> _INSTRUCTIONS FOR THE TASK_
Please quote the material exactly, every line of it.

◇ ◇ ◇ ◇ ◇

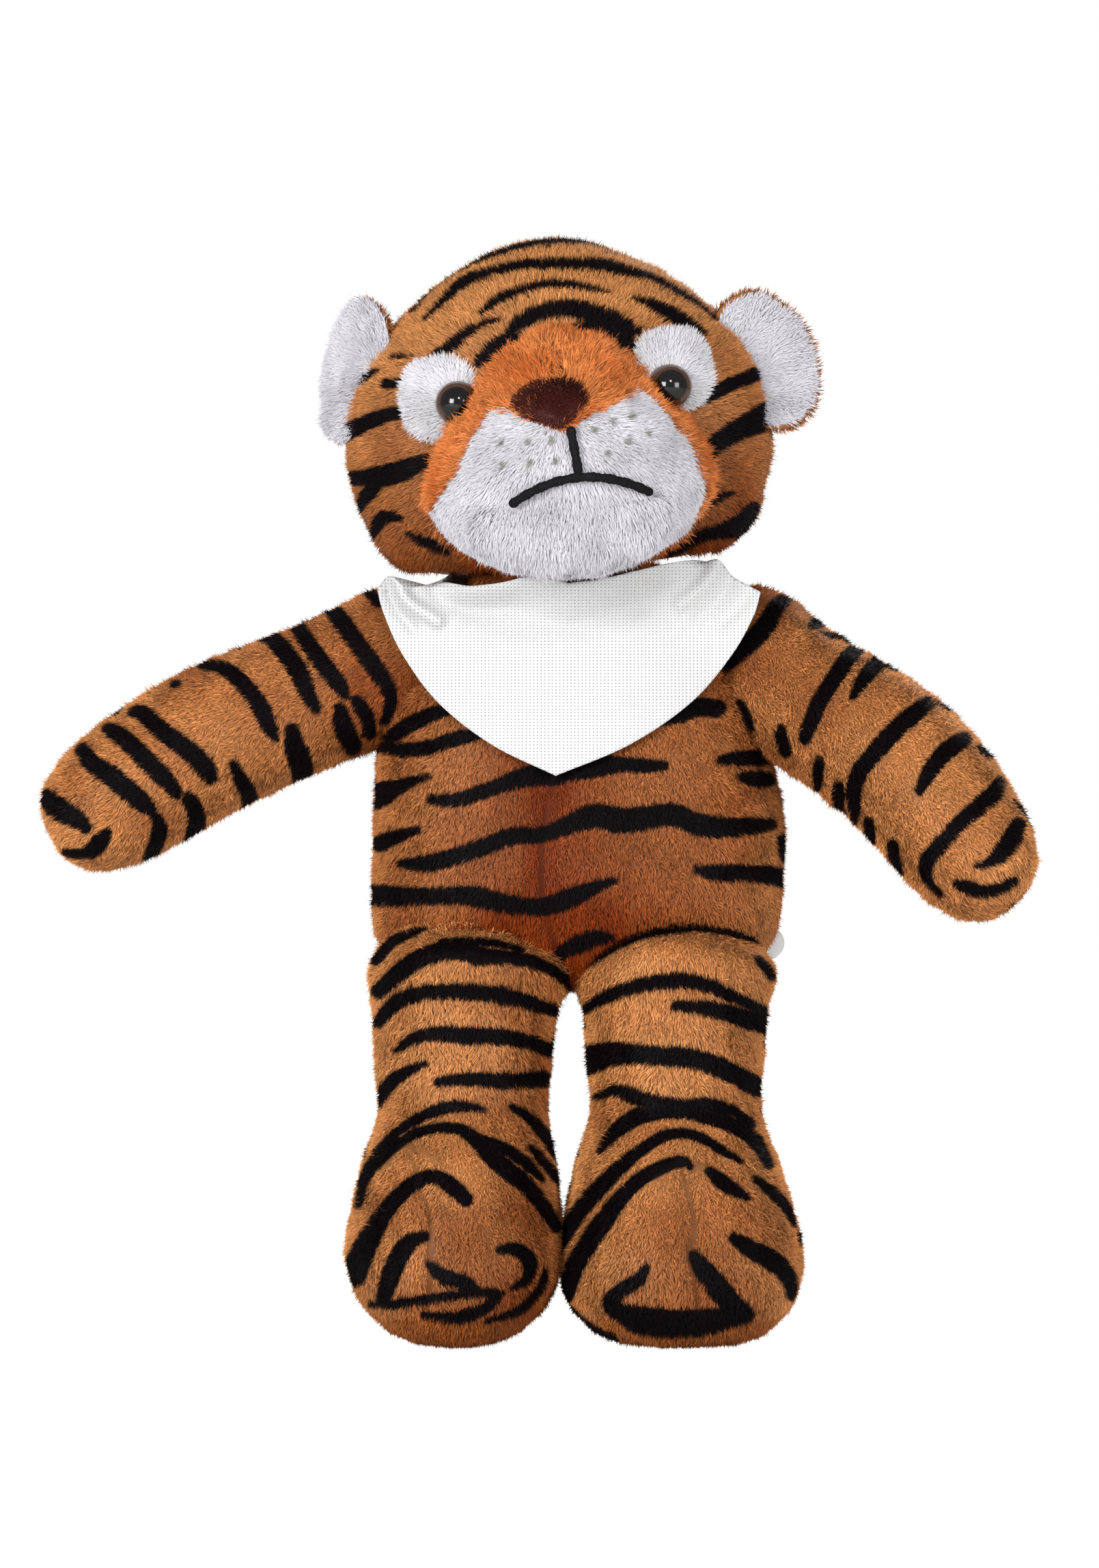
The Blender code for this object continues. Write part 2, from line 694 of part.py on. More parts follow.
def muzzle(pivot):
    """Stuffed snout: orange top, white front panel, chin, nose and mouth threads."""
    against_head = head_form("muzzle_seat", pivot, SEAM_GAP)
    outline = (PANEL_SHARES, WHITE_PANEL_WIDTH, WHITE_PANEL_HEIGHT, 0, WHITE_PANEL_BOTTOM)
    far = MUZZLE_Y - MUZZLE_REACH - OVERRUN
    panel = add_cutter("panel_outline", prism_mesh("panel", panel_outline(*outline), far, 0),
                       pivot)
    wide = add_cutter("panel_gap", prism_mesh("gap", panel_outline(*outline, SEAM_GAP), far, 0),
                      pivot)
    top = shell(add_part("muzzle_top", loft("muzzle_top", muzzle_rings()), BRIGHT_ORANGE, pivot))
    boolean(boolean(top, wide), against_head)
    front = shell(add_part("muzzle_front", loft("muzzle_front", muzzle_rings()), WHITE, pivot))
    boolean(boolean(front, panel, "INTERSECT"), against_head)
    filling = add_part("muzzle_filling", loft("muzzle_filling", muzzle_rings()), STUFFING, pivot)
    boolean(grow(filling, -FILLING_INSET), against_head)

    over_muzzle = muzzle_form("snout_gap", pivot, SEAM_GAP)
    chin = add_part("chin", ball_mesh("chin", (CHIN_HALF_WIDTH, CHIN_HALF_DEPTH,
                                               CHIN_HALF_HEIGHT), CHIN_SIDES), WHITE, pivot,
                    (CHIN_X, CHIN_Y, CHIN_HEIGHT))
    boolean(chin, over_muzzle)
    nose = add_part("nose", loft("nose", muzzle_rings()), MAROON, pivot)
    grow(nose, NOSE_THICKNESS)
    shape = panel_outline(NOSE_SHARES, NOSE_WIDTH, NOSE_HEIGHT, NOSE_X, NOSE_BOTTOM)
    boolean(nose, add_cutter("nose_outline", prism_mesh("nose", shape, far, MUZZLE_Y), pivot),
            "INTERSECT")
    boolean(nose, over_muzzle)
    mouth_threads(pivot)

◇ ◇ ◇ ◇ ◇

> _EXERCISE RESULT_
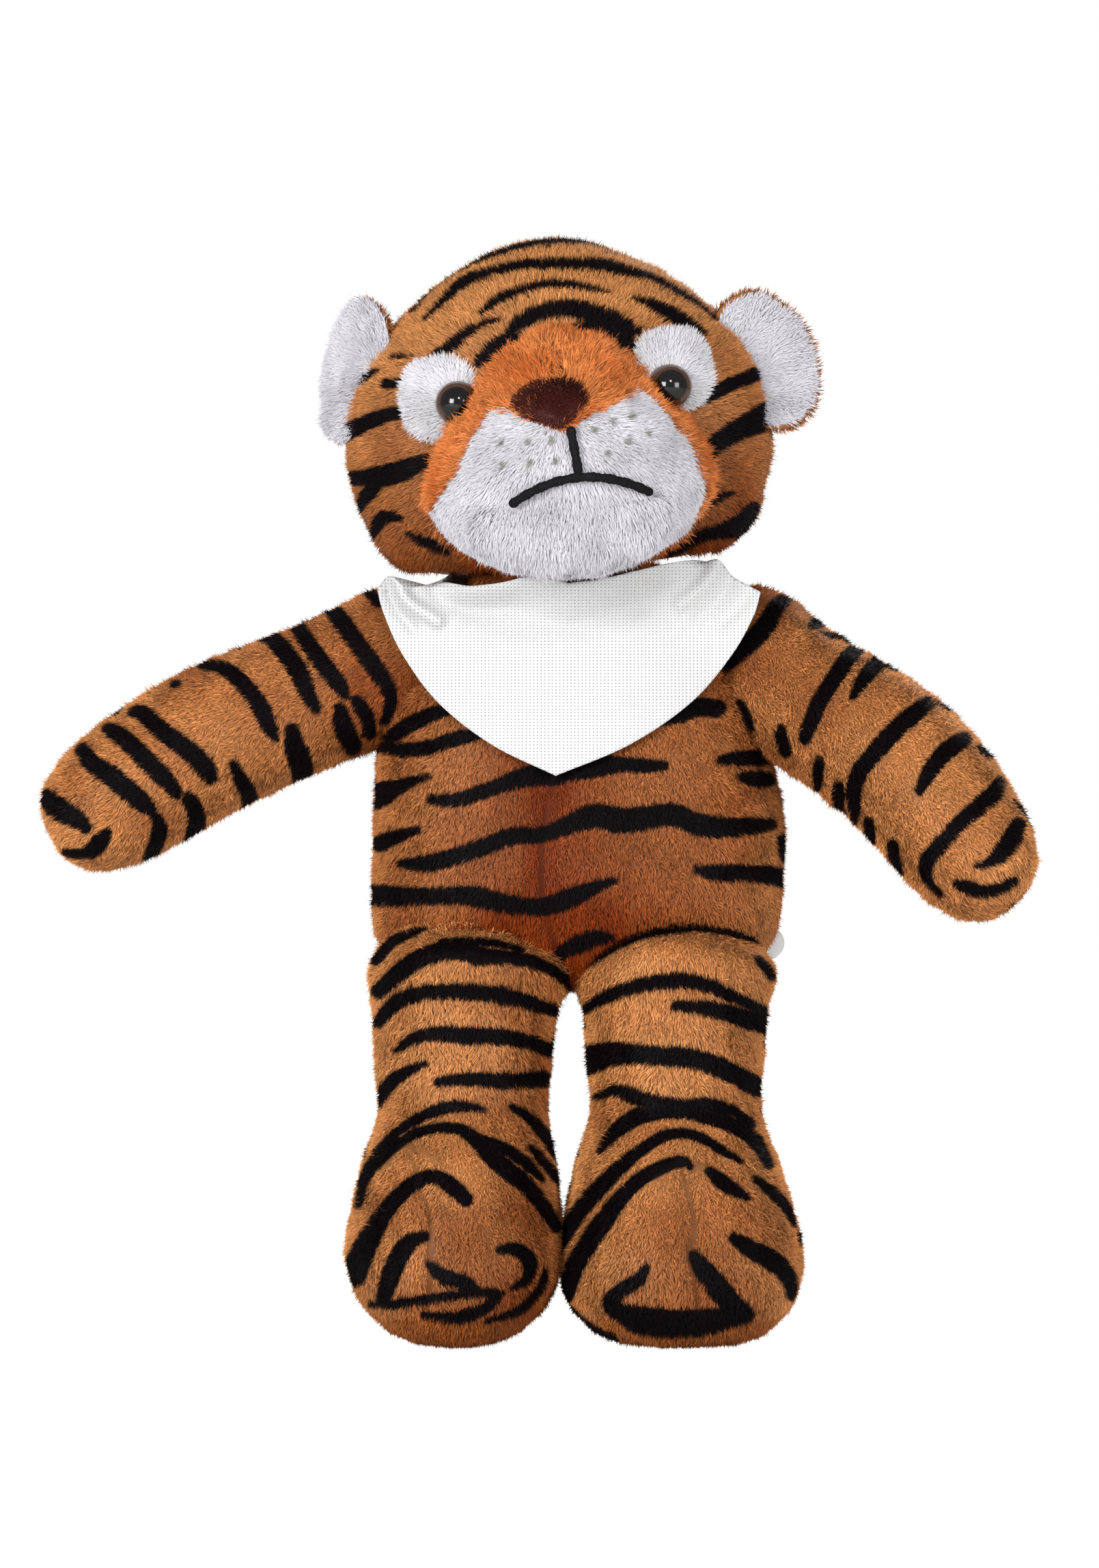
The Blender code for this object continues. Write part 2, from line 694 of part.py on. More parts follow.
def muzzle(pivot):
    """Stuffed snout: orange top, white front panel, chin, nose and mouth threads."""
    against_head = head_form("muzzle_seat", pivot, SEAM_GAP)
    outline = (PANEL_SHARES, WHITE_PANEL_WIDTH, WHITE_PANEL_HEIGHT, 0, WHITE_PANEL_BOTTOM)
    far = MUZZLE_Y - MUZZLE_REACH - OVERRUN
    panel = add_cutter("panel_outline", prism_mesh("panel", panel_outline(*outline), far, 0),
                       pivot)
    wide = add_cutter("panel_gap", prism_mesh("gap", panel_outline(*outline, SEAM_GAP), far, 0),
                      pivot)
    top = shell(add_part("muzzle_top", loft("muzzle_top", muzzle_rings()), BRIGHT_ORANGE, pivot))
    boolean(boolean(top, wide), against_head)
    front = shell(add_part("muzzle_front", loft("muzzle_front", muzzle_rings()), WHITE, pivot))
    boolean(boolean(front, panel, "INTERSECT"), against_head)
    filling = add_part("muzzle_filling", loft("muzzle_filling", muzzle_rings()), STUFFING, pivot)
    boolean(grow(filling, -FILLING_INSET), against_head)

    over_muzzle = muzzle_form("snout_gap", pivot, SEAM_GAP)
    chin = add_part("chin", ball_mesh("chin", (CHIN_HALF_WIDTH, CHIN_HALF_DEPTH,
                                               CHIN_HALF_HEIGHT), CHIN_SIDES), WHITE, pivot,
                    (CHIN_X, CHIN_Y, CHIN_HEIGHT))
    boolean(chin, over_muzzle)
    nose = add_part("nose", loft("nose", muzzle_rings()), MAROON, pivot)
    grow(nose, NOSE_THICKNESS)
    shape = panel_outline(NOSE_SHARES, NOSE_WIDTH, NOSE_HEIGHT, NOSE_X, NOSE_BOTTOM)
    boolean(nose, add_cutter("nose_outline", prism_mesh("nose", shape, far, MUZZLE_Y), pivot),
            "INTERSECT")
    boolean(nose, over_muzzle)
    mouth_threads(pivot)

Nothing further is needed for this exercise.